Data excerpt:
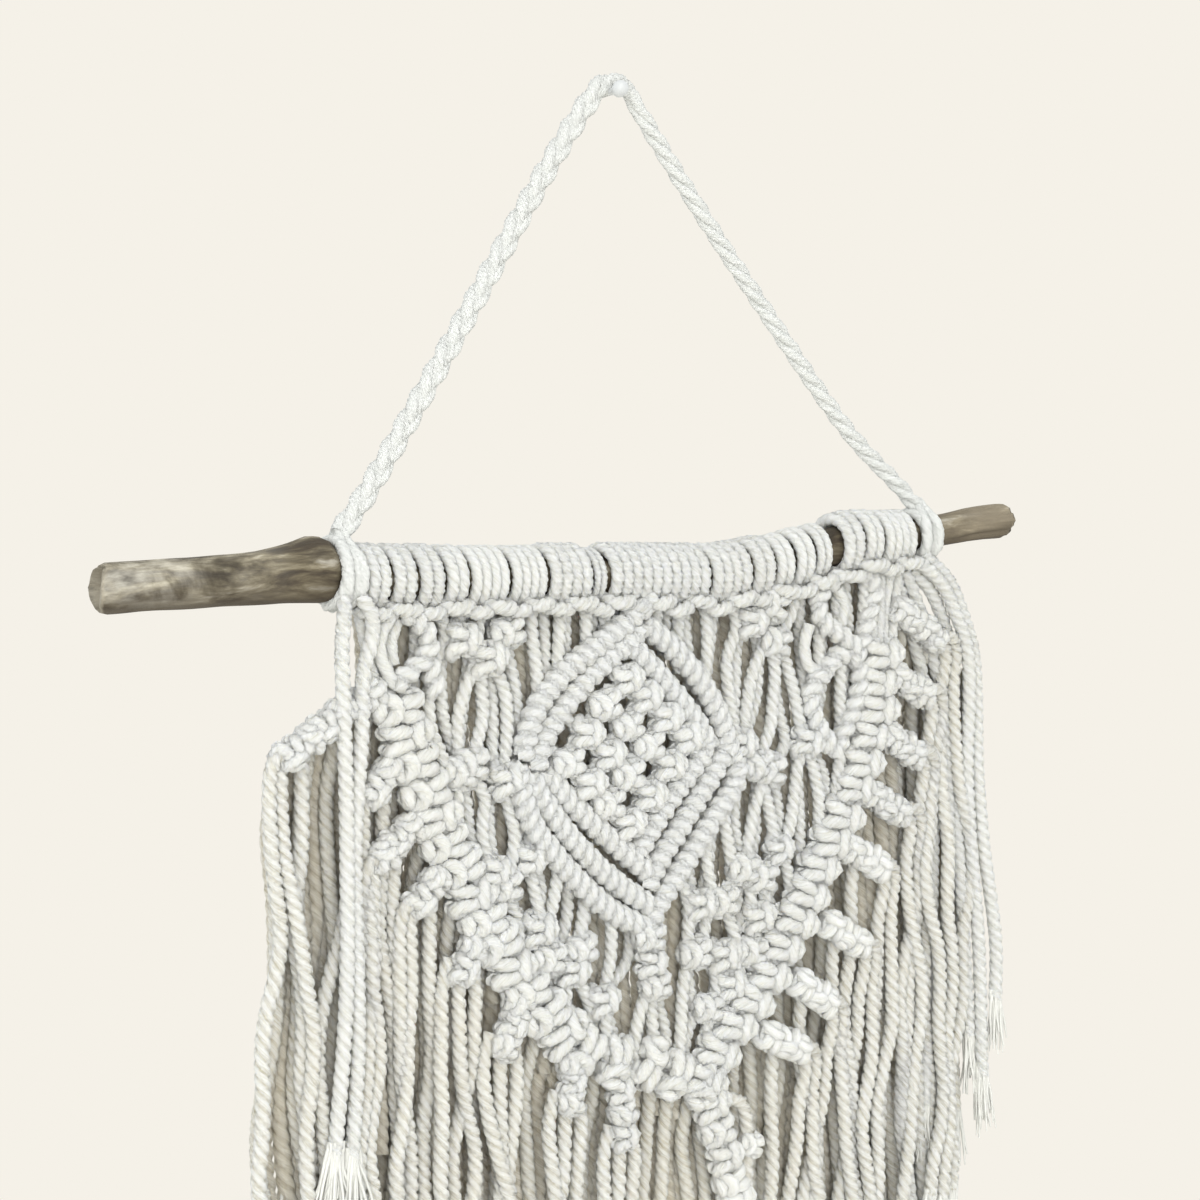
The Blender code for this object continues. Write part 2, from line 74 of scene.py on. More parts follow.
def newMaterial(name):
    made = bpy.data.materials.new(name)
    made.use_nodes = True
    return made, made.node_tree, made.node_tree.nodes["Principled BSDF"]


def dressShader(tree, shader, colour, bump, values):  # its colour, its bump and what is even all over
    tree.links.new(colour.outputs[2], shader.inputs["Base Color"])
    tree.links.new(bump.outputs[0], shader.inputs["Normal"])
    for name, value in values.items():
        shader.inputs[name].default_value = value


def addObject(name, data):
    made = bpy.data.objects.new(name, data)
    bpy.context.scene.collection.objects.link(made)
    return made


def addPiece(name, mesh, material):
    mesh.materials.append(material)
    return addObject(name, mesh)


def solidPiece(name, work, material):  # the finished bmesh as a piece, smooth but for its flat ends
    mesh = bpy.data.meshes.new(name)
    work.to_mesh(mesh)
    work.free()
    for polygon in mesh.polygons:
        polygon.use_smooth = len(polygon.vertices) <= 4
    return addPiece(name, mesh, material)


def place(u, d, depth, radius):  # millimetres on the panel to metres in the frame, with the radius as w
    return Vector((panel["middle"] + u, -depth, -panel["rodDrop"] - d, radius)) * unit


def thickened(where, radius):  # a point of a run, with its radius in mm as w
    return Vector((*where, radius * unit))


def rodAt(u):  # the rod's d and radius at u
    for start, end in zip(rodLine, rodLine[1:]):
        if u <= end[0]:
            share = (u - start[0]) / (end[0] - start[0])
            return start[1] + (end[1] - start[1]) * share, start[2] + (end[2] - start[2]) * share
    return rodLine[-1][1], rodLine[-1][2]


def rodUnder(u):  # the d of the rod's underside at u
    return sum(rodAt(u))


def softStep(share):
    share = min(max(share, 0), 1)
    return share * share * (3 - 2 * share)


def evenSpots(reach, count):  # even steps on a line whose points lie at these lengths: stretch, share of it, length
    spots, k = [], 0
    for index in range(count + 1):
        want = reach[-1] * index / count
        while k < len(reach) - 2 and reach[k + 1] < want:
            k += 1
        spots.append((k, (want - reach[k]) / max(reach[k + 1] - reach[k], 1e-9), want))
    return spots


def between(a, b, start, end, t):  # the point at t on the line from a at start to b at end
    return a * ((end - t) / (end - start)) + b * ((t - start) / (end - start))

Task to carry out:
Write out the whole listing again. Match it word for word.

Exercise output:
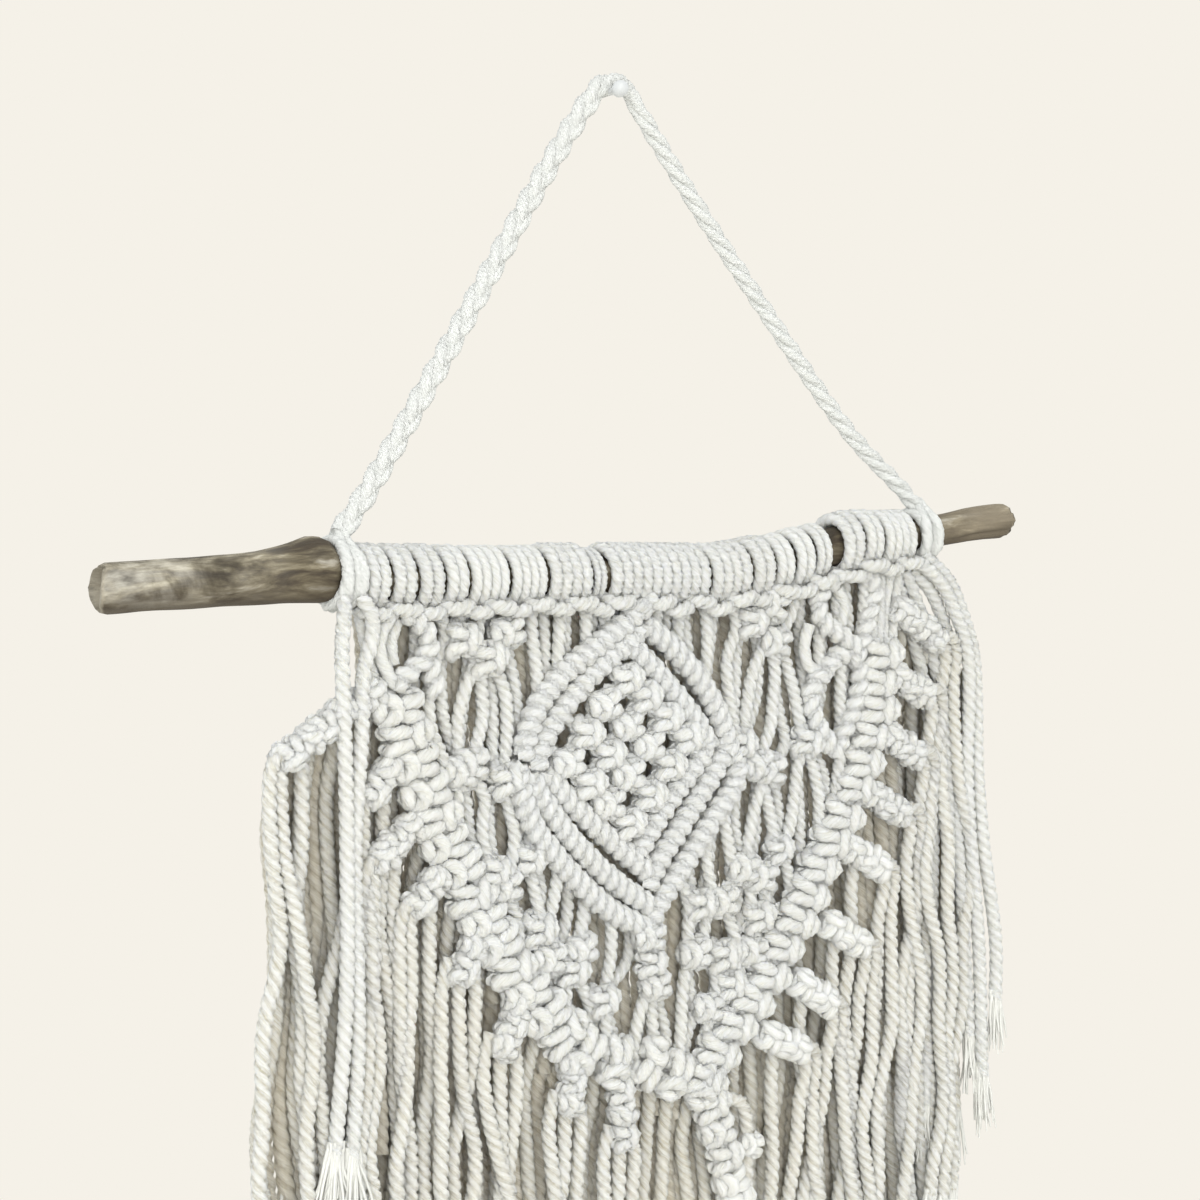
The Blender code for this object continues. Write part 2, from line 74 of scene.py on. More parts follow.
def newMaterial(name):
    made = bpy.data.materials.new(name)
    made.use_nodes = True
    return made, made.node_tree, made.node_tree.nodes["Principled BSDF"]


def dressShader(tree, shader, colour, bump, values):  # its colour, its bump and what is even all over
    tree.links.new(colour.outputs[2], shader.inputs["Base Color"])
    tree.links.new(bump.outputs[0], shader.inputs["Normal"])
    for name, value in values.items():
        shader.inputs[name].default_value = value


def addObject(name, data):
    made = bpy.data.objects.new(name, data)
    bpy.context.scene.collection.objects.link(made)
    return made


def addPiece(name, mesh, material):
    mesh.materials.append(material)
    return addObject(name, mesh)


def solidPiece(name, work, material):  # the finished bmesh as a piece, smooth but for its flat ends
    mesh = bpy.data.meshes.new(name)
    work.to_mesh(mesh)
    work.free()
    for polygon in mesh.polygons:
        polygon.use_smooth = len(polygon.vertices) <= 4
    return addPiece(name, mesh, material)


def place(u, d, depth, radius):  # millimetres on the panel to metres in the frame, with the radius as w
    return Vector((panel["middle"] + u, -depth, -panel["rodDrop"] - d, radius)) * unit


def thickened(where, radius):  # a point of a run, with its radius in mm as w
    return Vector((*where, radius * unit))


def rodAt(u):  # the rod's d and radius at u
    for start, end in zip(rodLine, rodLine[1:]):
        if u <= end[0]:
            share = (u - start[0]) / (end[0] - start[0])
            return start[1] + (end[1] - start[1]) * share, start[2] + (end[2] - start[2]) * share
    return rodLine[-1][1], rodLine[-1][2]


def rodUnder(u):  # the d of the rod's underside at u
    return sum(rodAt(u))


def softStep(share):
    share = min(max(share, 0), 1)
    return share * share * (3 - 2 * share)


def evenSpots(reach, count):  # even steps on a line whose points lie at these lengths: stretch, share of it, length
    spots, k = [], 0
    for index in range(count + 1):
        want = reach[-1] * index / count
        while k < len(reach) - 2 and reach[k + 1] < want:
            k += 1
        spots.append((k, (want - reach[k]) / max(reach[k + 1] - reach[k], 1e-9), want))
    return spots


def between(a, b, start, end, t):  # the point at t on the line from a at start to b at end
    return a * ((end - t) / (end - start)) + b * ((t - start) / (end - start))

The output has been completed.